> **Aim of the task**
Repeat everything from the line holding "Write part 2" to the line holding "return grid if left else grid[:, ::-1]", inclusive, exactly. Leave out the rest.

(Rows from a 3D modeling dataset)
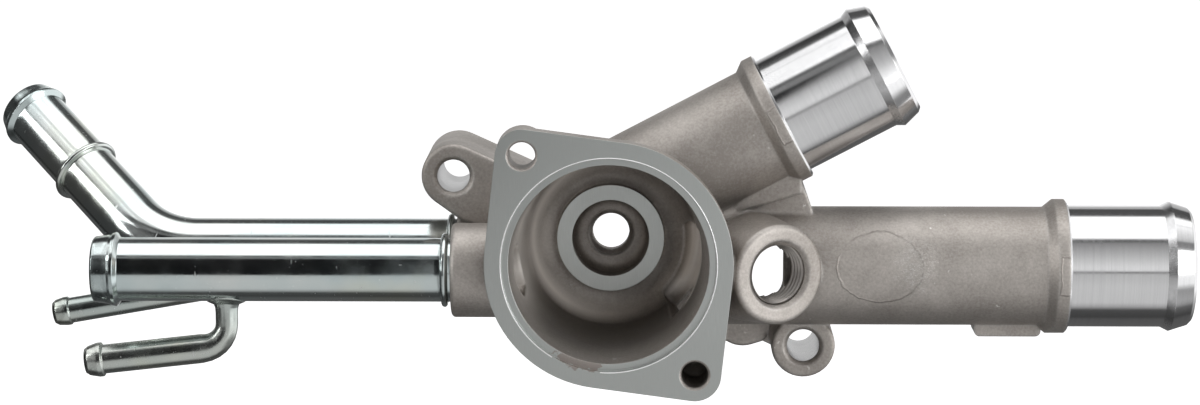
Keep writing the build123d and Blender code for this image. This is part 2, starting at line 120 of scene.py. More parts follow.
def splitVector(tree, vector):
    node = addNode(tree, "ShaderNodeSeparateXYZ")
    feed(tree, vector, node.inputs[0])
    return node.outputs["X"], node.outputs["Y"], node.outputs["Z"]


def rangeNode(tree, value, low, high, toLow=0.0, toHigh=1.0):
    node = addNode(tree, "ShaderNodeMapRange")
    feed(tree, value, node.inputs[0])
    for slot, number in zip((1, 2, 3, 4), (low, high, toLow, toHigh)):
        node.inputs[slot].default_value = number
    return node.outputs[0]


def mixColour(tree, factor, first, second):
    node = addNode(tree, "ShaderNodeMix", data_type="RGBA")
    for slot, value in ((0, factor), (6, first), (7, second)):
        if isinstance(value, (int, float)):
            node.inputs[slot].default_value = value
        elif isinstance(value, tuple):
            node.inputs[slot].default_value = (*value, 1)
        else:
            feed(tree, value, node.inputs[slot])
    return node.outputs[2]


def noiseNode(tree, vector, scale, detail=4.0, roughness=0.55, distortion=0.0):
    node = addNode(tree, "ShaderNodeTexNoise")
    feed(tree, vector, node.inputs["Vector"])
    node.inputs["Scale"].default_value = scale
    node.inputs["Detail"].default_value = detail
    node.inputs["Roughness"].default_value = roughness
    node.inputs["Distortion"].default_value = distortion
    return node.outputs["Fac"]


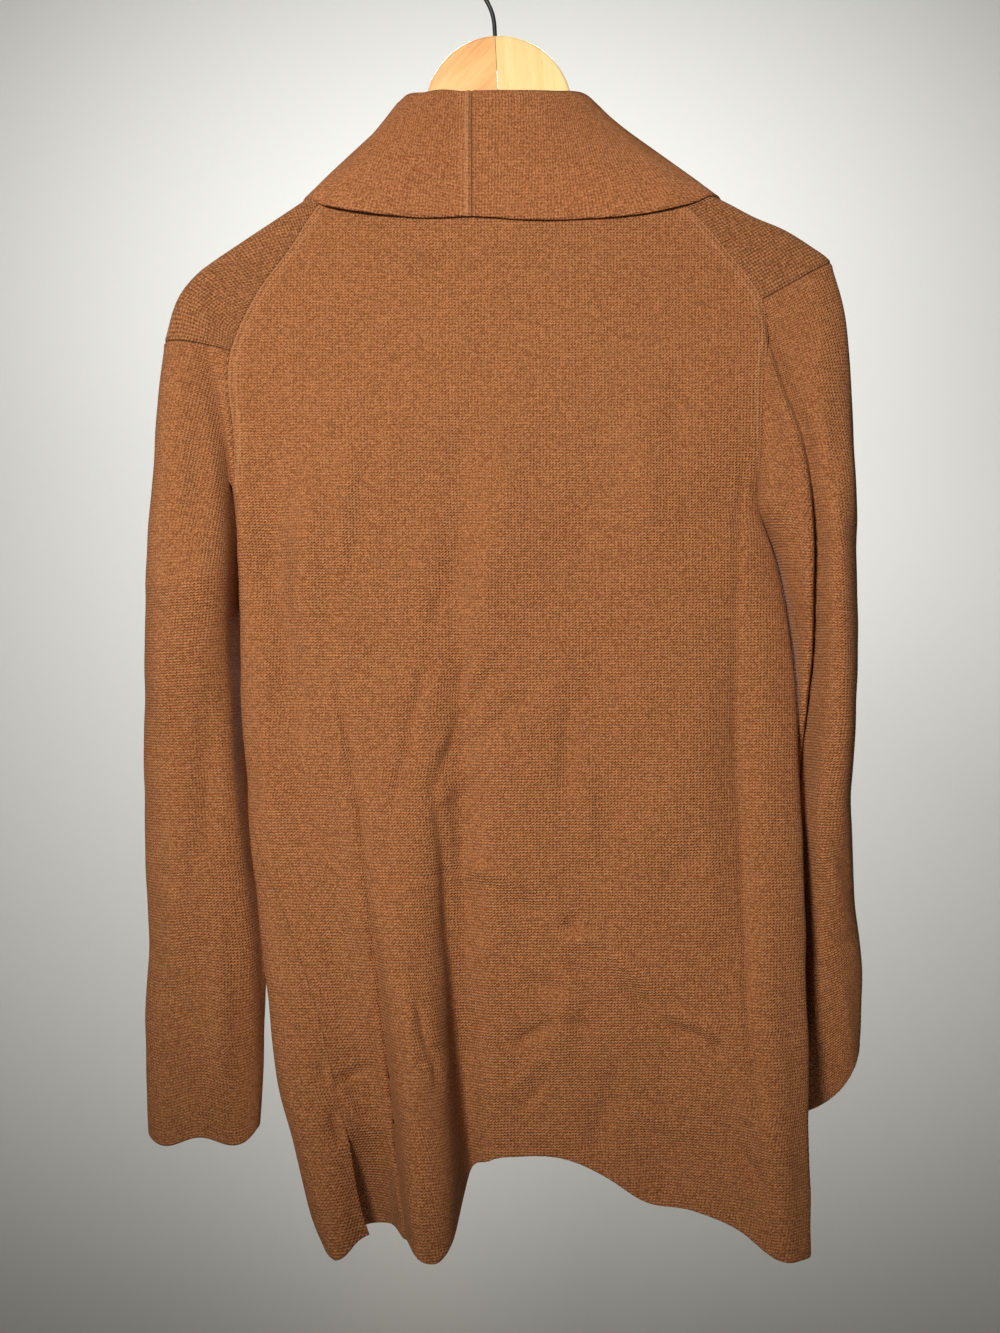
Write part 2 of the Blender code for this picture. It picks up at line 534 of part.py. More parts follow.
def armhole(left, row, end):
    """Points of the armhole, the same as the body's own edge. end: 1 the back, -1 the front."""
    base = 0.0 if left else 180.0
    points = body(row, np.full(len(row), base))
    points[:, 1] *= end
    return points


def saddle(left):
    """Shoulder strip: at each place along the shoulder, half a superellipse from the back seam over the top to
    the front seam. Its last row is the first row of the sleeve."""
    ridge, side = (LEFT_RIDGE, LEFT_SIDE) if left else (RIGHT_RIDGE, RIGHT_SIDE)
    row = SHOULDER_STEPS * SHOULDER_END
    s = SHOULDER_STEPS[:, None]
    turn = np.radians(np.linspace(-90.0, 90.0, 181))[None, :]
    top = np.stack([column(ridge, 1, s) + 0 * turn, column(ridge, 2, s) + 0 * turn], axis=-1)
    seam = armhole(left, row, 1.0)
    foot = np.stack([seam[:, 0], seam[:, 2]], axis=-1)[:, None, :]
    drop = 1.0 - np.abs(np.cos(turn)) ** SADDLE_FLAT
    place = top + (foot - top) * drop[..., None]
    y = seam[:, 1][:, None] * power(np.sin(turn), SADDLE_ROUND)
    grid = even(np.stack([place[..., 0], y, place[..., 1]], axis=-1), ARM_COLUMNS + 1)
    for k, end in ((0, -1.0), (-1, 1.0)):
        grid[:, k] = armhole(left, row, end)
    first = sleeve(left)[0]
    first = first if left else first[::-1]
    grid = grid + (first - grid[-1])[None] * (s**3)[..., None]
    return grid if left else grid[:, ::-1]


# ---------------------------------------------------------------- collar
def neck_edge(left, panels):
    """Points that half the collar is sewn to: half the back neck, the end of the saddle, the front neck, and
    the front edge down to the end of the lapel. Also each point's place along the collar's table."""
    back = panels["back"][0]
    middle = int(round(CENTRE_BACK_SHARE * BACK_COLUMNS))
    lapel = body_rows() <= LAPEL_END
    if left:
        strip, front = panels["left_saddle"][0], panels["left_front"]
        parts = [back[middle::-1], strip[::-1], front[0, ::-1], front[lapel, 0]]
    else:
        strip, front = panels["right_saddle"][0], panels["right_front"]
        parts = [back[middle:], strip, front[0], front[lapel, -1]]
    places = [np.linspace(COLLAR_MARKS[k], COLLAR_MARKS[k + 1], len(part)) for k, part in enumerate(parts)]
    points = np.concatenate([parts[0]] + [part[1:] for part in parts[1:]])
    return points, np.concatenate([places[0]] + [place[1:] for place in places[1:]])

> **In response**
Write part 2 of the Blender code for this picture. It picks up at line 534 of part.py. More parts follow.
def armhole(left, row, end):
    """Points of the armhole, the same as the body's own edge. end: 1 the back, -1 the front."""
    base = 0.0 if left else 180.0
    points = body(row, np.full(len(row), base))
    points[:, 1] *= end
    return points


def saddle(left):
    """Shoulder strip: at each place along the shoulder, half a superellipse from the back seam over the top to
    the front seam. Its last row is the first row of the sleeve."""
    ridge, side = (LEFT_RIDGE, LEFT_SIDE) if left else (RIGHT_RIDGE, RIGHT_SIDE)
    row = SHOULDER_STEPS * SHOULDER_END
    s = SHOULDER_STEPS[:, None]
    turn = np.radians(np.linspace(-90.0, 90.0, 181))[None, :]
    top = np.stack([column(ridge, 1, s) + 0 * turn, column(ridge, 2, s) + 0 * turn], axis=-1)
    seam = armhole(left, row, 1.0)
    foot = np.stack([seam[:, 0], seam[:, 2]], axis=-1)[:, None, :]
    drop = 1.0 - np.abs(np.cos(turn)) ** SADDLE_FLAT
    place = top + (foot - top) * drop[..., None]
    y = seam[:, 1][:, None] * power(np.sin(turn), SADDLE_ROUND)
    grid = even(np.stack([place[..., 0], y, place[..., 1]], axis=-1), ARM_COLUMNS + 1)
    for k, end in ((0, -1.0), (-1, 1.0)):
        grid[:, k] = armhole(left, row, end)
    first = sleeve(left)[0]
    first = first if left else first[::-1]
    grid = grid + (first - grid[-1])[None] * (s**3)[..., None]
    return grid if left else grid[:, ::-1]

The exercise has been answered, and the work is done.